孔老夫子也找不到。书中有个桥段,讲到“有朋自远方来,不亦乐乎”,我们解读是远道来了朋友,孔子高兴,而书中的老汪说,“高兴个啥呀,恰恰是圣人伤了心,如果身边有朋友,心里的话都说完了,远道来个人,不是添堵吗?恰恰是身边没朋友,才把这个远道来的人当朋友呢;这个远道来的人,是不是朋友,还两说着呢。”

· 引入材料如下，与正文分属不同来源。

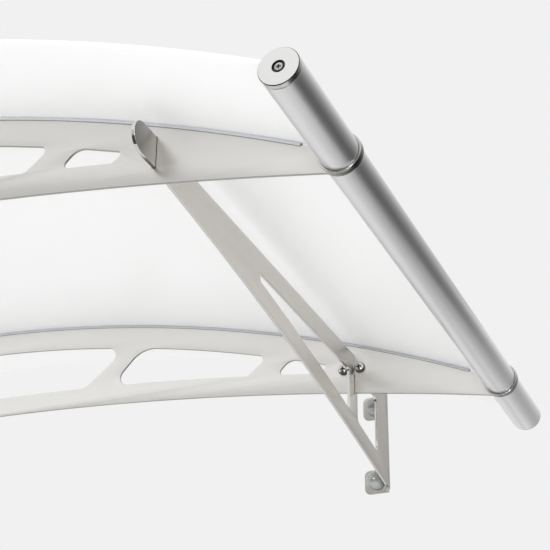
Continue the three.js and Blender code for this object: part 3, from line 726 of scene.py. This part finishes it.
def bracket_outline():
    """Arm's top with the lap slot, round nose, curved rib, foot and the leg's back edge."""
    nose = (ARM_TOP - NOSE_BOTTOM) / 2
    turn = np.linspace(math.pi / 2, 3 * math.pi / 2, 40)
    tip = np.c_[NOSE_TIP + nose + nose * np.cos(turn), NOSE_BOTTOM + nose + nose * np.sin(turn)]
    ys = np.linspace(RIB_START, 0, 90)
    lower = np.c_[ys, rib(ys)]
    lap0, lap1 = REAR_FACE - FIT, REAR_FACE + BEAM_THICKNESS + FIT
    lap = [[lap1, ARM_TOP], [lap1, LAP - FIT], [lap0, LAP - FIT], [lap0, ARM_TOP]]
    return np.vstack([[[0, ARM_TOP]], lap, tip, lower])


print("long opening starts", round(-LONG_GAP_FRONT), "mm from the wall")

# %% [markdown]
# Two tabs are folded from the leg and lie flat on the wall. A fold in 4 mm plate has a real bend, so the
# tab is a section with a quarter-turn in it, drawn out over the tab's height. The height shrinks towards
# the free end by the corner rounding, which makes the round corners.

# %% Folded tabs
TAB_LENGTH = 34.0
TAB_HEIGHT = 36.0
TAB_CORNER = 8.0
TAB_ROOT = 2.0  # straight piece before the bend, sunk in the leg
BEND_INSIDE = 1.0
BEND_OUTSIDE = BEND_INSIDE + PLATE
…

“说得上话”的确很难,书中一个例子,詹神父在黄河边碰到一个中国的杀猪匠,劝杀猪匠说你要信主,杀猪匠说为什么要信主?詹神父说你信了主你就知道你是谁,从哪来,到哪去?杀猪匠说不信我也知道,我是个杀猪匠,从张家庄来去李家庄杀猪。看上去很搞笑,实际上发生在人间的对话大抵如此,只是有时我们是詹神父,有时我们是杀猪匠,而且我们还不自知。我们以为说得上话的人,实际却说不上。
找“说得上话”的人本质上是找自我,通过别人确认自己存在的价值。
很多时候,人与人之间相互已有隔阂,对方便无做得对的地方;同做一件事,本来是为对方考虑,对方也把你想成了另有想法,这是误解。
而且“说得上话”也是一种动态关系。小时候能说,大了不一定能说。一个人的时候能说,都成家了不一定能说。平时能说,遇见事了不一定能说。而且距离变远了,也可能就说不成话了。分开几年再见面,也说不成话了。有些人现在说不着,将来或许能说得着;有些人现在说得着,将来未必能说得着;有些人这一辈子也说不着。
例如书中曹青娥和养母闹别扭闹了一辈子,最后却成夜成夜的说话。到临死了,还想叫叫娘,再说两句。可是以后曹青娥再没碰见过能这样说话的人。
结果是啥,书里的每一个人,都为了和别人“说不上话”苦了一辈子。
最后,这本书书中还送我们一个金句,“日子是过以后,不是过从前。”或许这可以缓解我们几千年来的孤独、寻觅与痛苦。